Sometimes when people feel badly about who they are, they are quick to condemn those same things in others. Rarely does a day pass that we don’t see press reports of world leaders whose private conduct is exactly opposite to what they so loudly condemn in others. There are huge personal conflicts being played out on a worldwide stage in a way that may be fascinating to me as a psychologist, but absolutely devastating to those who are forced to live under them.

Faisal, those who find advantage in misinterpreting God’s laws to further their political objectives want the rest of us to submit to a black and white existence that often times gives them the illusion of control over their own colorful pasts. We are either with them or against God.
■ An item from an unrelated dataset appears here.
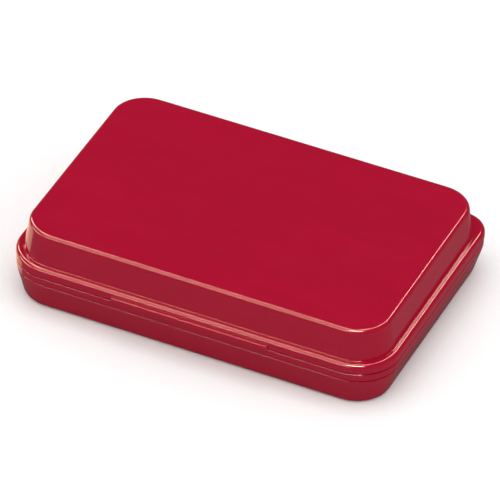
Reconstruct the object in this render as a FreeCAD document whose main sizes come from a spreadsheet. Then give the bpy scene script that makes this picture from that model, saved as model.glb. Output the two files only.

Take it from me that many who are incapable of controlling themselves are the busiest trying to control others around them. It really is that simple, my son. Many leaders who use religion for the sake of politics do so in shame of their own shortcomings. They pass their guilt to us and then try to change in us that which they find lacking in themselves.

There is nothing of these people in you. You do not try to gain advantage through guilt. You make friends cautiously but easily. You choose your destinations before the journey begins and you keep your eye on the course you set. I have tried my best to instill in you and your brothers a positive focus on life and a celebration of your talents and differences. You have been given much and much will be expected of you. Many of the world’s greatest leaders have earned their leadership by living the quiet example of what their religion taught them. I expect you to lead by their example.

So Faisal, there you have it. Now you know why I don’t yell at you as often as I do your brothers, and it’s not our common good looks!